Ok, this ends up being a simpler solution than I thought. I mis-stated my marginal bracket. My original post referred to a 32% marginal rate. The marginal rate is computed on all income except capital gains & depreciation recapture, whereas I was computing it on the full, combined amount.

Thus, for good reason nothing is being taxed on the Schedule D Tax Worksheet above my 24% marginal rate. Oops!

This is why the numbers for line 19 in that worksheet back out the 32% minimum threshold ($182,100 for single / $364,200 for MFJ) from your total income.

Problem solved, thanks @David M.!

Yes, I have filled out 4797 regarding the property sale figuring basis and gain. Note, I only used straight-line depreciation so line 26 is blank/0's.

I have filled out the Unrecaptured Section 1250 Gain Worksheet in the Schedule D instructions. I have a reasonable number here that gets carried to Schedule D line 19. Schedule D line 20 directs to the Schedule D Tax Worksheet.

I happen to have LTCG on line 15/16 of Schedule D, but those are unrelated to real estate.

No matter how I fill out the Schedule D Tax Worksheet, I get 0 for lines 39 & 40 (the 25% taxed amount).
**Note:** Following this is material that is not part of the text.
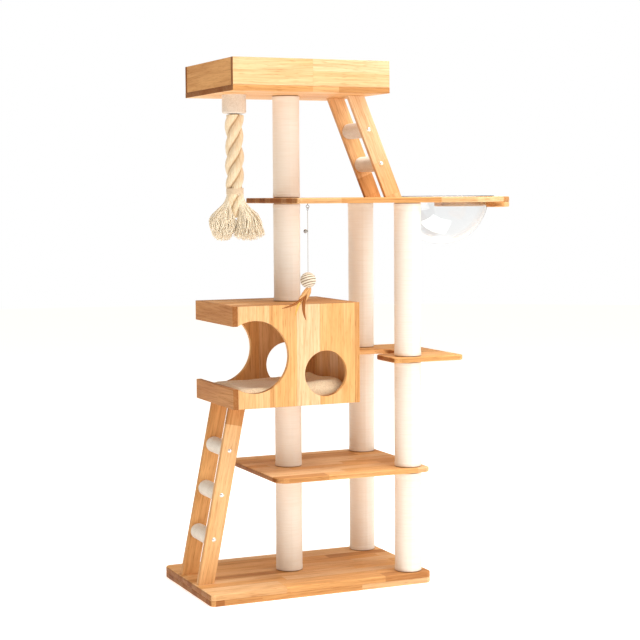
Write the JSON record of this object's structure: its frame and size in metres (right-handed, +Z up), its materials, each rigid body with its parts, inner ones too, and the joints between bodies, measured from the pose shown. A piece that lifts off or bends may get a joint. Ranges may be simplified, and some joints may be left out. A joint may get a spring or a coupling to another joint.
{
  "type": "cat tree",
  "caption": "Tall wooden cat tree: wrapped posts, shelves, open-ended house, ladders, clear lift-out bowl, top tray, hanging rope and feather toy.",
  "frame": {"origin": "centre of the base underside, on the floor", "axes": "+Z up, +X towards the bowl end, +Y away from the front where the toy hangs"},
  "size_m": [1.202, 0.477, 1.763],
  "materials": {
    "honey_wood": "satin oiled laminated boards",
    "canvas": "woven cotton canvas",
    "paper_tube": "raw paper tube",
    "raw_wood": "raw beech",
    "zinc_steel": "zinc plated",
    "polished_steel": "polished",
    "grey_plush": "short plush",
    "beige_plush": "short plush",
    "clear_acrylic": "clear, polished",
    "cotton_rope": "twisted strands, frayed ends",
    "binding_cord": "tight winding",
    "elastic_string": "braided",
    "wound_cord": "wound cord",
    "feathers": "barbed feathers"
  },
  "bodies": {
    "tree": {"base_plinth": "honey_wood", "base_board": "honey_wood", "middle_shelf": "honey_wood", "step_shelf": "honey_wood", "deck": "honey_wood", "deck_rim": "honey_wood", "low_left_wrap": "canvas", "low_rear_wrap": "canvas", "low_right_wrap": "canvas", "mid_left_wrap": "canvas", "mid_rear_wrap": "canvas", "mid_right_wrap": "canvas", "high_left_wrap": "canvas", "high_rear_wrap": "canvas", "high_right_wrap": "canvas", "top_left_wrap": "canvas", "low_post_cores": "paper_tube", "mid_post_cores": "paper_tube", "high_post_cores": "paper_tube", "top_post_core": "paper_tube", "post_plugs": "raw_wood", "post_bolts": "zinc_steel", "joining_studs": "zinc_steel", "house_floor": "honey_wood", "house_roof": "honey_wood", "house_front": "honey_wood", "house_back": "honey_wood", "house_right_wall": "honey_wood", "house_upper_strip": "honey_wood", "house_lower_strip": "honey_wood", "house_dowels": "raw_wood", "house_mat": "beige_plush", "tray_bottom": "honey_wood", "tray_front": "honey_wood", "tray_back": "honey_wood", "tray_left_side": "honey_wood", "tray_right_side": "honey_wood", "tray_dowels": "raw_wood", "lower_front_rail": "honey_wood", "lower_rear_rail": "honey_wood", "lower_rungs_core": "raw_wood", "lower_rungs_wrap": "grey_plush", "upper_front_rail": "honey_wood", "upper_rear_rail": "honey_wood", "upper_rungs_core": "raw_wood", "upper_rungs_wrap": "grey_plush", "ladder_bolts": "polished_steel", "wood_screws": "zinc_steel", "rope_holder": "raw_wood", "rope_holder_wrap": "grey_plush", "toy_eye_screw": "polished_steel"},
    "bowl": {"bowl": "clear_acrylic"},
    "rope": {"rope": "cotton_rope", "rope_binding": "binding_cord", "rope_tufts": "cotton_rope"},
    "toy_link": {"toy_ring": "polished_steel"},
    "toy": {"toy_string": "elastic_string", "toy_bell": "polished_steel", "toy_ball": "wound_cord", "toy_feathers": "feathers"}
  },
  "joints": [
    {"name": "bowl_lift", "type": "slide", "parent": "tree", "child": "bowl", "axis": [0, 0, 1], "range_m": [0, 0.25]},
    {"name": "rope_swing", "type": "hinge", "parent": "tree", "child": "rope", "pos_m": [-0.214, 0, 1.5662], "axis": [0, 1, 0], "range_deg": [-5, 30]},
    {"name": "toy_fore_swing", "type": "hinge", "parent": "tree", "child": "toy_link", "pos_m": [-0.042, -0.213, 1.2808], "axis": [1, 0, 0], "range_deg": [-40, 4]},
    {"name": "toy_side_swing", "type": "hinge", "parent": "toy_link", "child": "toy", "pos_m": [-0.042, -0.213, 1.2732], "axis": [0, 1, 0], "range_deg": [-40, 40]}
  ]
}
I presume line 39 should contain the unrecaptured section 1250 gain.

I am trying to work backwards from there to find how this could end up as a gain, but there's nothing obvious. I keep finding that the unrecaptured gain flows through further down to my marginal rate.

Thanks for the responses. You all are confirming my broad understanding on the topic, but my trouble is in the specific technical reporting of this tax situation. How this should be reported in a general case would be helpful.

As I follow schedule D, I get to an end result of the recaptured gains being taxed at my marginal rate above 25%. I am strictly looking at my federal return, nothing to do with state. Where does the depreciation recapture get capped?

Hello!

Set of facts:

- Lived in a residential unit as a primary residence for a number of years.

- Converted to rental and depreciated it for 2 years.

- Sold in 2023.

- Purchase price: $250k

- Sale price: $350k

- Depreciation: $9k => Roughly ( ($250k*.50)/27.5yrs) *2yrs)

- 2023 marginal bracket: 32%

What is the proper taxation?

My work shows that the $100k is a Section 121 exclusion and leaves $0 tax owed.

The $9k depreciation recapture is tricky. I've filled out the 1040 Schedule D Tax worksheet 3 times and each time have come back with it being taxed at the marginal rate of 32%, with no particular special treatment, based on the flow of that worksheet I don't see how it could be any other way.

I have read many, many, many, manymany threads on this forum mentioning the recapture being taxed up to 25%. Has tax law changed recently or am I not filling out a form correctly?